Below are the top five images from February—follower favorites based on likes, comments, and shares.
Andrei Pintea’s Portal was the highest rated image, with 433 likes, comments, and shares. It’s no wonder. Portals go hand in hand with imagination, gateways to far off places. Through them, the future, past, and present have no bearing, and we’re free to imagine whatever we want. Placing it in a beautiful, majestic setting like the one above doesn’t hurt either.
I don’t know what it is about the Sith, but they sure do have a strong presence in artwork. The Jedi may be the heroes of the story, but, to me, the Sith are far more complex and intriguing. They exude emotion and depth and seem to be far better at striking a pose. The Apprentice, by Simon Goinard, received 386 likes, comments, and shares.
John Liberto’s Requiem Approach Vector has a dark, ominous feel to it that just seems ripe for a story.

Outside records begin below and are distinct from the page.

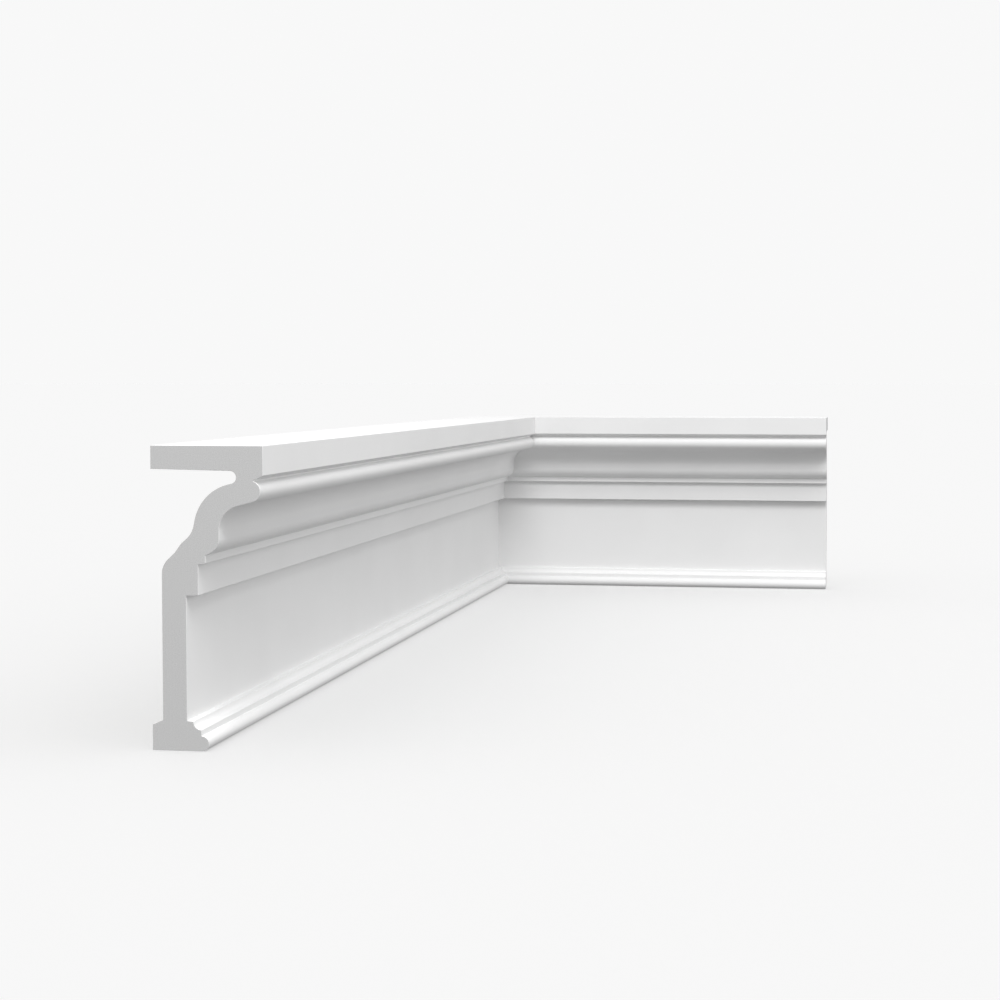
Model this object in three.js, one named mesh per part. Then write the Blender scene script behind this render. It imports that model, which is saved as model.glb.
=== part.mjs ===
// Wall cornice moulding, hollow at the back: two straight lengths of one profile that
// meet in a mitre at an inside corner.
//
// Millimetres, +Z up. The long length runs along Y and the short length along X. Both back
// faces are flat, ready to lie against the walls. The origin is on the underside, at the
// middle of the whole plan.
//
// The profile is drawn in two axes: "out" is the distance from the wall, "up" is the
// height above the underside.

import * as THREE from 'three';

// Lengths, from the corner of the walls to the square cut end
const leftRunLength = 1200;
const rightRunLength = 412;

// Room between the two mitred faces
const mitreGap = 0.3;

// Whole profile
const mouldingHeight = 200;

// Corona: the upright band at the top, with its slanting underside
const coronaOut = 75.8;
const coronaFaceHeight = 19.3;
const coronaUndersideFall = 2.9;

// Bead under the corona, and the short upright neck that joins them behind the bead's front
const beadRadius = 7;
const beadBehindCorona = 1.8;
const beadNeckDepth = 4.4;
const beadNeckHeight = 0.9;

// Ogee: a cove running down into a round, each given by the corner that it rounds
const coveCornerDrop = 20.1;
const coveRadius = 16.9;
const riserDrop = 24.1;
const roundRadius = 9;
const roundProud = 9.3;
const roundDrop = 5.2;

// Fillet below the ogee and the flat fascia below that
const filletProud = 4.9;
const filletHeight = 5.1;
const filletUndersideFall = 0.7;
const fasciaProud = 8.15;
const fasciaHeight = 20.2;
const fasciaUndersideFall = 0.3;

// Web behind the tall plain frieze, and the air behind the web
const webThickness = 16.5;
const webGap = 7.15;

// Base mouldings at the bottom: ledge, cavetto, fillet and half round
const baseLedgeWidth = 4.25;
const baseLedgeFall = 0.4;
const cavettoRadius = 5.5;
const baseFilletHeight = 4;
const halfRoundRadius = 5;

// Foot at the back, which lies against the wall
const footHeight = 16.9;
const footShoulderRise = 3.1;

// Flange at the top back, and the rounded tip of the hollow under it
const flangeThickness = 15.3;
const flangeUndersideFall = 1.1;
const hollowTipHeight = 7.55;
const hollowTipRadius = 4.1;

// Material between each front corner and the hollow behind it
const tipWallOut = 11.8;
const coveWallOut = 12.6;
const coveWallUp = 14.1;
const roundWallOut = 18;
const roundWallUp = 9.2;
const filletWallOut = 16.5;
const filletWallUp = 7.7;
const fasciaWallOut = 15.6;
const fasciaWallUp = 7.8;
const webTopDrop = 0.7;

// Radii of the hollow's corners, from the web up to the cove
const webTopRadius = 13;
const fasciaHollowRadius = 8;
const filletHollowRadius = 8;
const roundHollowRadius = 16;
const coveHollowRadius = 30.5;

// Fineness of every round stretch, and the shortest edge that an outline keeps
const arcStep = THREE.MathUtils.degToRad(5);
const shortestEdge = 0.01;

// Finish: white factory primer
const finish = { color: 0xe7e7e7, roughness: 0.62, metalness: 0 };

// Points along a round stretch, both ends included
function arc(centre, radius, fromAngle, toAngle) {
  const steps = Math.max(2, Math.ceil(Math.abs(toAngle - fromAngle) / arcStep));
  const points = [];
  for (let i = 0; i <= steps; i += 1) {
    const angle = fromAngle + ((toAngle - fromAngle) * i) / steps;
    points.push(new THREE.Vector2(
      centre.x + radius * Math.cos(angle),
      centre.y + radius * Math.sin(angle),
    ));
  }
  return points;
}

// Half of the angle that an open outline turns through at corner i
function halfTurn(corners, i) {
  const arriving = corners[i].at.clone().sub(corners[i - 1].at);
  const leaving = corners[i + 1].at.clone().sub(corners[i].at);
  return Math.atan2(arriving.cross(leaving), arriving.dot(leaving)) / 2;
}

// How far from corner i its rounding starts, when it has room
function setback(corners, i) {
  const isEnd = i === 0 || i === corners.length - 1;
  return isEnd ? 0 : corners[i].radius * Math.abs(Math.tan(halfTurn(corners, i)));
}

// Share of its rounding that corner i keeps, so that neighbouring roundings don't run together
function room(corners, i) {
  const wanted = setback(corners, i);
  const before = corners[i].at.distanceTo(corners[i - 1].at) / (wanted + setback(corners, i - 1));
  const after = corners[i].at.distanceTo(corners[i + 1].at) / (wanted + setback(corners, i + 1));
  return Math.min(1, before, after);
}

// Open outline through corners, each rounded by its radius; the two ends stay sharp
function roundedOutline(corners) {
  const points = [corners[0].at];
  for (let i = 1; i < corners.length - 1; i += 1) {
    const { at, radius } = corners[i];
    const turn = halfTurn(corners, i);
    if (radius === 0 || turn === 0) {
      points.push(at);
      continue;
    }
    const back = corners[i - 1].at.clone().sub(at).normalize();
    const onward = corners[i + 1].at.clone().sub(at).normalize();
    const fitted = radius * room(corners, i);
    const centre = back.clone().add(onward).normalize()
      .multiplyScalar(fitted / Math.cos(turn)).add(at);
    const start = back.multiplyScalar(fitted * Math.abs(Math.tan(turn))).add(at).sub(centre);
    points.push(...arc(centre, fitted, start.angle(), start.angle() + 2 * turn));
  }
  points.push(corners.at(-1).at);
  return points;
}

const corner = (out, up, radius = 0) => ({ at: new THREE.Vector2(out, up), radius });

// How far each band stands out from the wall, worked outwards from the web
const friezeOut = webGap + webThickness;
const fasciaOut = friezeOut + fasciaProud;
const filletOut = fasciaOut + filletProud;
const riserOut = filletOut + roundProud;
const baseFilletOut = friezeOut + baseLedgeWidth + cavettoRadius;
const beadOut = coronaOut - beadBehindCorona;
const beadNeckOut = beadOut - beadNeckDepth;

// Heights of the profile's levels, worked down from the top and up from the underside
const coronaBottom = mouldingHeight - coronaFaceHeight;
const beadNeckTop = coronaBottom - coronaUndersideFall;
const beadTop = beadNeckTop - beadNeckHeight;
const coveCornerUp = beadNeckTop - coveCornerDrop;
const roundCornerUp = coveCornerUp - riserDrop;
const filletTop = roundCornerUp - roundDrop;
const filletBottom = filletTop - filletHeight;
const fasciaTop = filletBottom - filletUndersideFall;
const fasciaBottom = fasciaTop - fasciaHeight;
const friezeTop = fasciaBottom - fasciaUndersideFall;
const baseFilletBottom = 2 * halfRoundRadius;
const baseFilletTop = baseFilletBottom + baseFilletHeight;
const cavettoTop = baseFilletTop + cavettoRadius;
const friezeBottom = cavettoTop + baseLedgeFall;

// Front of the corona's underside and the bead that hangs below it
function coronaAndBead() {
  const neckAngle = Math.acos(1 - beadNeckDepth / beadRadius);
  const centre = new THREE.Vector2(
    beadOut - beadRadius,
    beadTop - beadRadius * Math.sin(neckAngle),
  );
  const toCentre = centre.clone().sub(new THREE.Vector2(riserOut, coveCornerUp));
  const soffitAngle = toCentre.angle() - Math.asin(beadRadius / toCentre.length());
  return [
    new THREE.Vector2(coronaOut, mouldingHeight),
    new THREE.Vector2(coronaOut, coronaBottom),
    new THREE.Vector2(beadNeckOut, beadNeckTop),
    ...arc(centre, beadRadius, neckAngle, soffitAngle - Math.PI / 2),
  ];
}

// Ogee, from the end of the bead down to the fillet
function ogee(beadEnd) {
  return roundedOutline([
    { at: beadEnd, radius: 0 },
    corner(riserOut, coveCornerUp, coveRadius),
    corner(riserOut, roundCornerUp, roundRadius),
    corner(filletOut, filletTop),
  ]);
}

// Fillet, fascia and frieze
function flatBands() {
  return [
    new THREE.Vector2(filletOut, filletBottom),
    new THREE.Vector2(fasciaOut, fasciaTop),
    new THREE.Vector2(fasciaOut, fasciaBottom),
    new THREE.Vector2(friezeOut, friezeTop),
    new THREE.Vector2(friezeOut, friezeBottom),
  ];
}

// Cavetto, fillet and half round at the bottom
function baseMouldings() {
  const cavettoCentre = new THREE.Vector2(baseFilletOut, cavettoTop);
  const halfRoundCentre = new THREE.Vector2(baseFilletOut, halfRoundRadius);
  return [
    ...arc(cavettoCentre, cavettoRadius, -Math.PI, -Math.PI / 2),
    ...arc(halfRoundCentre, halfRoundRadius, Math.PI / 2, -Math.PI / 2),
  ];
}

// Back of the moulding: foot, web, the hollow that follows the ogee, and the flange
function backOutline() {
  const flangeBottom = mouldingHeight - flangeThickness;
  const tipOut = beadNeckOut - tipWallOut;
  const tipTop = flangeBottom - flangeUndersideFall;
  return roundedOutline([
    corner(0, 0),
    corner(0, footHeight),
    corner(webGap, footHeight + footShoulderRise),
    corner(webGap, fasciaTop - webTopDrop, webTopRadius),
    corner(fasciaOut - fasciaWallOut, fasciaTop + fasciaWallUp, fasciaHollowRadius),
    corner(filletOut - filletWallOut, filletTop + filletWallUp, filletHollowRadius),
    corner(riserOut - roundWallOut, roundCornerUp + roundWallUp, roundHollowRadius),
    corner(riserOut - coveWallOut, coveCornerUp + coveWallUp, coveHollowRadius),
    corner(tipOut, tipTop - hollowTipHeight, hollowTipRadius),
    corner(tipOut, tipTop, hollowTipRadius),
    corner(0, flangeBottom),
    corner(0, mouldingHeight),
  ]);
}

// Closed profile of the moulding
function profile() {
  const top = coronaAndBead();
  const outline = [
    ...top,
    ...ogee(top.at(-1)),
    ...flatBands(),
    ...baseMouldings(),
    ...backOutline(),
  ];
  const isNew = (point, i) => i === 0 || point.distanceTo(outline[i - 1]) > shortestEdge;
  return new THREE.Shape(outline.filter(isNew));
}

// One length of moulding, drawn out along the extrusion's own z axis, with one end mitred
function lengthGeometry(length, mitredAtStart) {
  const geometry = new THREE.ExtrudeGeometry(profile(), { depth: length, bevelEnabled: false });
  const position = geometry.getAttribute('position');
  const middle = length / 2;
  for (let i = 0; i < position.count; i += 1) {
    const cutBack = position.getX(i) + mitreGap / Math.SQRT2;
    const isAtStart = position.getZ(i) < middle;
    if (isAtStart && mitredAtStart) {
      position.setZ(i, cutBack);
    } else if (!isAtStart && !mitredAtStart) {
      position.setZ(i, length - cutBack);
    }
  }
  geometry.computeVertexNormals();
  return geometry;
}

function mouldingLength(name, length, mitredAtStart) {
  const mesh = new THREE.Mesh(
    lengthGeometry(length, mitredAtStart),
    new THREE.MeshStandardMaterial(finish),
  );
  mesh.name = name;
  return mesh;
}

// The corner of the walls, seen from the origin
const wallCorner = new THREE.Vector3(-rightRunLength / 2, leftRunLength / 2, 0);

// Long length: back to the left wall, running from the corner towards -Y
const leftLength = mouldingLength('left_length', leftRunLength, true);
leftLength.rotation.x = Math.PI / 2;
leftLength.position.copy(wallCorner);

// Short length: back to the right wall, running from its square end back to the corner
const rightLength = mouldingLength('right_length', rightRunLength, false);
rightLength.rotation.set(Math.PI / 2, 0, -Math.PI / 2, 'ZYX');
rightLength.position.copy(wallCorner);
rightLength.position.x += rightRunLength;

const cornice = new THREE.Group();
cornice.add(leftLength, rightLength);

export default cornice;
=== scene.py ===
# Cornice moulding in two lengths that meet in a mitre, dressed and lit for a picture.
#
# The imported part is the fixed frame. Each length is made again from the same profile, with
# eased edges and finished surfaces, and stands for its plain solid. Metres, +Z up, with
# the origin on the underside. The profile is drawn in two axes: "out" is the distance
# from the flat back, and "up" is the height above the underside.

from math import acos, asin, atan2, ceil, cos, pi, radians, sin, sqrt, tan

import bmesh
import bpy
import numpy as np
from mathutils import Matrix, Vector


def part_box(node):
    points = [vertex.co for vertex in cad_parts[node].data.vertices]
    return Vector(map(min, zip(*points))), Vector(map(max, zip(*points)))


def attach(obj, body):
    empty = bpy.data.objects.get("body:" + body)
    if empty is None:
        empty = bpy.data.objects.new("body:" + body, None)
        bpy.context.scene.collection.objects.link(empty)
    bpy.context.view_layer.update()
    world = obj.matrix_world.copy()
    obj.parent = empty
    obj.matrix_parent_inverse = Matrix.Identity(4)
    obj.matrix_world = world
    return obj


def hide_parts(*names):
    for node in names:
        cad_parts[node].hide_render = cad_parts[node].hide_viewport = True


bl_info = {
    "name": "Cornice Moulding",
    "version": (1, 0, 0),
    "blender": (4, 5, 0),
    "location": "3D View > Sidebar > Cornice",
    "description": "Makes a cornice moulding that turns an inside corner in a mitre",
    "category": "Add Mesh",
}

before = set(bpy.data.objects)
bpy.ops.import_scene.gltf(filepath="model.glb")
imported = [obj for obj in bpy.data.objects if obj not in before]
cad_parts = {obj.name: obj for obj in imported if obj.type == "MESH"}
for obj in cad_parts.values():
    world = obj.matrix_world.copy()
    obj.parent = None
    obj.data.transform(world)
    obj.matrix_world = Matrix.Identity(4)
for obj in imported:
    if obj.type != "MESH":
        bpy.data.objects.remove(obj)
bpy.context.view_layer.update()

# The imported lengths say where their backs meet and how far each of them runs
left_low, left_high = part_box("left_length")
right_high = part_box("right_length")[1]
BACK_CORNER = Vector((left_low.x, right_high.y, 0.0))

# Fineness of round stretches and eased corners
ARC_STEP = radians(4)
EASING_STEPS = 4
CUT_EDGE_STEPS = 3
SHORTEST_EDGE = 0.00001

# An outline turning more than this has a corner, and an edge bent more than that is sharp
CORNER_TURN = radians(15)
SHARP_EDGE = radians(40)

# Order of the materials in a length's slots
PRIMED, RAW, SAWN = range(3)

# Levels of ever finer noise in each kind of texture
PATCH_DETAIL = 3.0
STREAK_DETAIL = 2.0
GRAIN_DETAIL = 4.0

# Where nearly all of a noise mask lies, and how much darker its low end is than its high end
MASK_RANGE = (0.3, 0.7)
PRIMER_THIN = 0.97
RAW_DULL = 0.93
CORE_DARK = 0.8

# How far the roughness of each finish strays from its setting
PRIMER_STRAY = 0.04
RAW_STRAY = 0.08
CORE_STRAY = 0.06

# Depth of the fine relief in each finish
PRIMED_STREAK_DEPTH = 0.00001
PRIMER_GRAIN_DEPTH = 0.00003
RAW_STREAK_DEPTH = 0.00006
SAW_MARK_DEPTH = 0.00001
CELL_DEPTH = 0.00008

# A wave texture at this scale repeats once a metre. Saw marks wander a little off straight
WAVE_SCALE = pi / 10
SAW_WANDER = 1.2
SAW_WANDER_DETAIL = 2.0
SAW_WANDER_SCALE = 0.6

# Stage
WHITE = (1.0, 1.0, 1.0, 1.0)
SENSOR_WIDTH = 36.0
NEAREST_SEEN = 0.05
HORIZON_SOFTNESS = 0.9
MIDDLE = Vector((0.0, 0.0, left_high.z / 2))

# Softboxes by the setting of their power: how far each stands to the right of the front and
# above the part, seen from the part's middle
SOFTBOXES = {
    "key_power": (radians(20), radians(50)),
    "top_power": (radians(0), radians(65)),
    "side_power": (radians(85), radians(14)),
}
SOFTBOX_SIDES = (2.0, 1.4)


# Settings

def size(name, description, metres):
    """A length that a user may change"""
    return bpy.props.FloatProperty(
        name=name,
        description=description,
        default=metres,
        min=0.0,
        precision=5,
        subtype="DISTANCE",
        unit="LENGTH",
    )


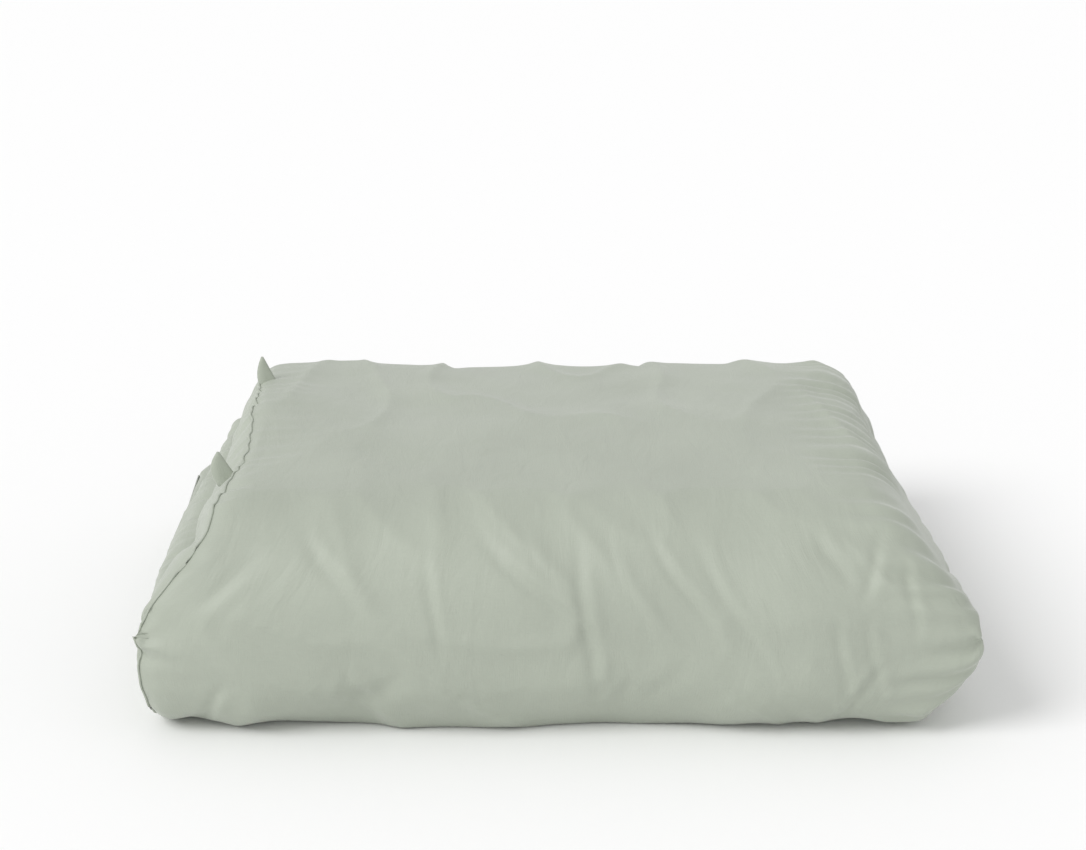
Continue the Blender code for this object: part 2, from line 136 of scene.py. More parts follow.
# Radii of the form's edges, and the groove round each leaf where its two plies meet.
ROUND_LEFT = 0.024
ROUND_RIGHT = 0.034
ROUND_INNER = 0.014
ROUND_BACK = 0.026
ROUND_PLAN = 0.042
PLY_GROOVE = 0.024
PLY_GROOVE_WIDTH = 0.006

# Broad unevenness of the fill, as pairs of size and length, and the long folds of the fabric.
FILL_BUMPS = ((0.0045, 0.16), (0.0020, 0.07))
FOLD_SIZE = 0.0050
FOLD_SPACING = 0.11
FOLD_STRETCH = 2.6
FOLD_LEAN = 0.4
FOLD_SHARPNESS = 6

# The gathers that run in from the ends, and how they wander. They grow between two shares of half the width.
GATHER_LENGTH = 0.030
GATHER_RIGHT = 0.0042
GATHER_LEFT = 0.0012
GATHER_REACH = (0.72, 0.95)
GATHER_WANDER = 5
GATHER_WANDER_SCALE = np.array([3, 14, 14])
GATHER_MEAN = 0.6

# The cover's fabric: a little too large for its form, and blown up by the fill.
CLOTH_FRAMES = 20
CLOTH_QUALITY = 4
CLOTH_MASS = 0.25
CLOTH_STRETCH = 12
CLOTH_SHEAR = 4
CLOTH_BENDING = 1.5
CLOTH_EXCESS = 0.06
CLOTH_PRESSURE = 4.0
CLOTH_CAP = 0.012

# How firmly it keeps to the form, everywhere and in the groove, and how far round the slit's mouth it does.
CLOTH_HOLD = 0.03
GROOVE_HOLD = 0.6
MOUTH_WIDTH = 0.008
MOUTH_REACH = 3 * SLIT_FRONT
HOLD_STEPS = 100

# Creases pressed in the front face: start and end as (x, z), width and depth.
CREASES = (
    ((-0.262, 0.222), (-0.196, 0.140), 0.0075, 0.0023),
    ((-0.132, 0.206), (-0.120, 0.090), 0.0065, 0.0019),
    ((-0.092, 0.226), (0.060, 0.100), 0.0070, 0.0026),
    ((-0.040, 0.222), (0.020, 0.150), 0.0055, 0.0014),
    ((0.020, 0.224), (0.044, 0.012), 0.0075, 0.0028),
    ((0.048, 0.220), (0.100, 0.110), 0.0060, 0.0015),
    ((0.090, 0.224), (0.170, 0.110), 0.0060, 0.0022),
    ((0.138, 0.216), (0.230, 0.066), 0.0065, 0.0018),
    ((0.262, 0.222), (0.302, 0.166), 0.0065, 0.0022),
    ((0.336, 0.220), (0.304, 0.150), 0.0065, 0.0022),
    ((0.284, 0.152), (0.302, 0.020), 0.0060, 0.0019),
    ((0.316, 0.146), (0.334, 0.030), 0.0060, 0.0019),
    ((0.280, 0.008), (0.342, 0.094), 0.0060, 0.0022),
    ((0.356, 0.204), (0.366, 0.108), 0.0060, 0.0020),
    ((-0.336, 0.070), (-0.376, 0.008), 0.0065, 0.0023),
    ((-0.290, 0.202), (-0.380, 0.146), 0.0075, 0.0020),
    ((-0.220, 0.090), (-0.180, 0.016), 0.0070, 0.0014),
)
CREASE_BEND = 0.0025

# A crease deepens and fades between these shares of its length. It shows where the fabric faces forward,
# and fades from CREASE_EDGE behind the front to the back of the nose.
CREASE_START = (-0.05, 0.35)
CREASE_END = (0.6, 1.05)
CREASE_FACING = (0.05, 0.5)
CREASE_EDGE = 0.06

# The soft shoulder beside each crease: its height as a share of the depth, and its place and width as
# shares of the crease's width.
CREASE_SHOULDER = 0.6
CREASE_SHOULDER_ASIDE = 1.6
CREASE_SHOULDER_WIDTH = 1.1

# The recess behind the zip: flat past the tapes, then rising to the cover inside a stiffer collar.
RECESS_FLAT = 0.004
RECESS_RISE = 0.009
RECESS_CLEAR = 0.001
COLLAR_RISE = 0.090

# What lies further out than the first of these is near the left end, and past the second it is in it.
LEFT_END = (0.93 * COVER_X, 0.96 * COVER_X)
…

A derelict ship and a giant spherical space station hovering in the void? It’s the perfect backdrop for an epic tale. The image received 383 likes, comments, and shares.
Stephen Zavala’s Diving in the Clouds received 381 likes, comments, and shares. I’ve noticed images like these often do well. I think it’s because seeing a ship rocketing through the clouds, rising higher and higher, taps into our sense of adventure. We’re sci-fi fans. We dream of blasting off to explore the solar system and galaxy beyond. We see images like this and think, “Yes, please!”
Parallel Viking Spacecraft, by Levy Wang came in fifth overall, with 360 likes comments, and shares, but generated more comments than any other image. Most of the comments were related to the blue energy ring around the ship, speculating as to its purpose/function. A lot of good theories were put forth—inertia dampening field, warp field, an orbital stabilizer/anchor, protective shielding, and a few others. My favorite came from Angel Rivera, who speculated it could be a type of ram-scoop, used to collect the exotic particles believed to be caught in the warp field generated by an Alcubierre drive.